The National Disgrace Of Marijuana Possession Arrests

marijuana arrestsThe New Inquiry, sociologist Harry Levine explains the terrible mechanics propelling apartheid-style law enforcement in America:

Police arrest mostly young and low-income men for marijuana possession, disproportionately blacks and Latinos. In the last 15 years, police and sheriff ’s departments in every major U.S. city and county have made over 10 million of these possession arrests. Most people arrested were not smoking. They were carrying tiny amounts.

Police make so many because they are relatively safe and easy arrests. All police have arrest quotas and often they can earn overtime pay by making a marijuana arrest toward the end of a shift. The arrests show productivity. Making many low-level arrests of all kinds is very good for training rookie police who gain experience doing many stops and searches of teenagers.

There is also a push nationally, to states, counties, and city police departments, to get as many new people as possible into the criminal databases. There is nothing else police do that gets so many young people without criminal records into the criminal databases.

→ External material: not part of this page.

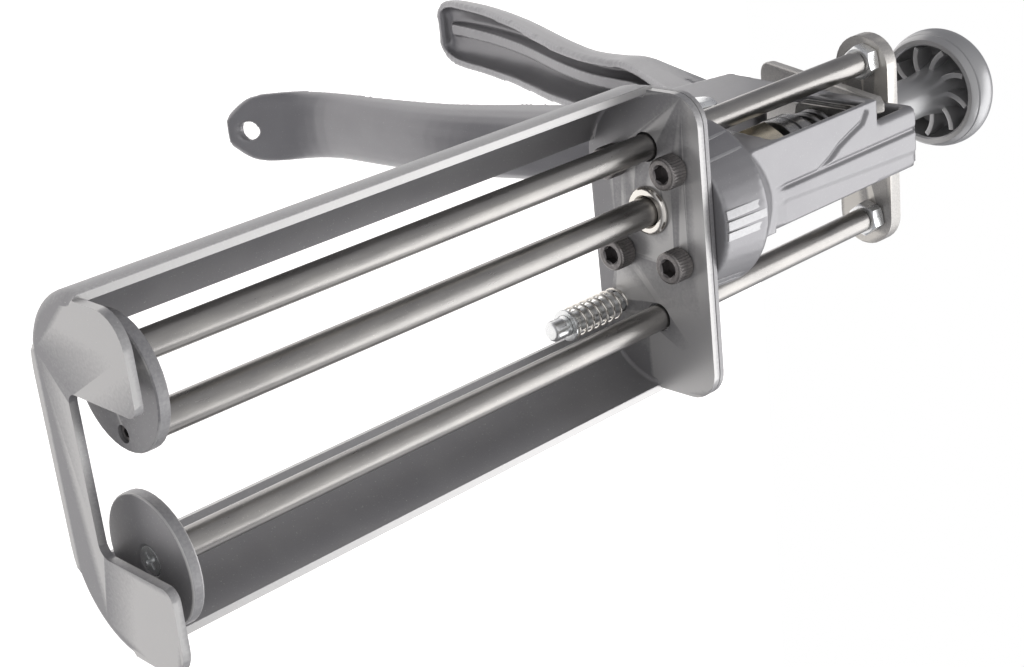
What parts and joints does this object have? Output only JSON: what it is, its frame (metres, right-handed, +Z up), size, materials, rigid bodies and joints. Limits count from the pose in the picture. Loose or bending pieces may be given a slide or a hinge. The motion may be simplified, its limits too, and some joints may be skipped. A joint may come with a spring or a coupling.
{
  "type": "caulking gun",
  "caption": "Hand-operated caulking gun for two side-by-side cartridges, with an open sheet-metal cradle, a cast grip and trigger, push discs and a round pull knob.",
  "frame": {"origin": "front plate's outer face, midway between the two cartridges and halfway up the strip below the nozzle slot", "axes": "+X along the rods towards the nozzle end, +Y to the left of whoever holds it, +Z up with the handle hanging towards -Z"},
  "size_m": [0.354, 0.0979, 0.2783],
  "materials": {
    "cradle_paint": "satin",
    "casting_paint": "satin metallic",
    "dark_steel": "satin",
    "blackened_steel": "satin",
    "black_oxide": "satin",
    "zinc_plate": "bright plated",
    "nickel": "bright",
    "pale_gold_nut": "plated",
    "knob_plastic": "matte"
  },
  "bodies": {
    "gun_frame": {"cradle_frame": "cradle_paint", "backing_plate": "cradle_paint", "cradle_screw_1": "black_oxide", "cradle_screw_2": "black_oxide", "cradle_screw_3": "black_oxide", "cradle_screw_4": "black_oxide", "body_casting": "casting_paint", "front_bushing": "nickel", "rear_bushing": "nickel", "gland_nut": "pale_gold_nut", "spring_cup": "blackened_steel", "drive_spring": "blackened_steel", "brake_spring": "blackened_steel", "pivot_pin": "zinc_plate", "pivot_clip": "zinc_plate", "holder_spring": "nickel"},
    "carriage": {"drive_rod": "dark_steel", "drive_rod_screw": "black_oxide", "drive_rod_clip": "zinc_plate", "guide_rod_right": "dark_steel", "guide_rod_left": "dark_steel", "push_disc_right": "cradle_paint", "push_disc_left": "cradle_paint", "disc_screw_right": "zinc_plate", "disc_screw_left": "zinc_plate", "yoke": "cradle_paint", "yoke_nut_right": "zinc_plate", "yoke_nut_left": "zinc_plate", "knob": "knob_plastic", "knob_insert": "pale_gold_nut"},
    "trigger_lever": {"trigger": "casting_paint"},
    "grip_plates": {"grip_plate_front": "dark_steel", "grip_plate_rear": "dark_steel"},
    "brake": {"brake_plate": "cradle_paint"},
    "holder": {"holder_pin": "zinc_plate", "holder_collar": "zinc_plate", "holder_clip": "zinc_plate"}
  },
  "joints": [
    {"name": "carriage_slide", "type": "slide", "parent": "gun_frame", "child": "carriage", "axis": [1, 0, 0], "range_m": [-0.15, 0]},
    {"name": "trigger_pivot", "type": "hinge", "parent": "gun_frame", "child": "trigger_lever", "pos_m": [-0.248, -0.0104, -0.0089], "axis": [0, 1, 0], "range_deg": [0, 22], "stiffness_Nm_per_rad": 2},
    {"name": "grip_slide", "type": "slide", "parent": "gun_frame", "child": "grip_plates", "axis": [1, 0, 0], "range_m": [0, 0.0118], "deforming": ["drive_spring"]},
    {"name": "brake_release", "type": "hinge", "parent": "gun_frame", "child": "brake", "pos_m": [-0.28508, -0.0104, 0.03115], "axis": [0, 1, 0], "range_deg": [-5, 0], "stiffness_Nm_per_rad": 1, "deforming": ["brake_spring"]},
    {"name": "holder_slide", "type": "slide", "parent": "gun_frame", "child": "holder", "axis": [1, 0, 0], "range_m": [-0.015, 0], "stiffness_N_per_m": 300, "deforming": ["holder_spring"]}
  ],
  "couplings": [
    {"joint": "grip_slide", "follows": "trigger_pivot", "m_per_rad": 0.0305}
  ]
}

The effects of the criminal records are far more serious than the often quite nasty experience of getting arrested and searched — including sometimes strip-searched and jailed overnight or longer. Shortly after the person is arrested, police send the criminal records to their state database and then to the FBI, never to be deleted. Expungement is a myth. The arrest records also go to criminal databases in other states, and then to a huge network of commercial databases instantly accessible on the web. Twenty years ago misdemeanor arrest records were papers in the basement of court houses or in storage. Now anyone can go to Google and search for “criminal records.”

All the national chains and big box stores with entry-level jobs search criminal databases in hiring. Landlords even of a few rental units use them. Credit agencies, banks, credit cards all run these criminal background checks. Schools and colleges do as well. Many occupations — security guards, home health care attendants, day care workers, teachers, beauticians — require licenses from the government, often the state government.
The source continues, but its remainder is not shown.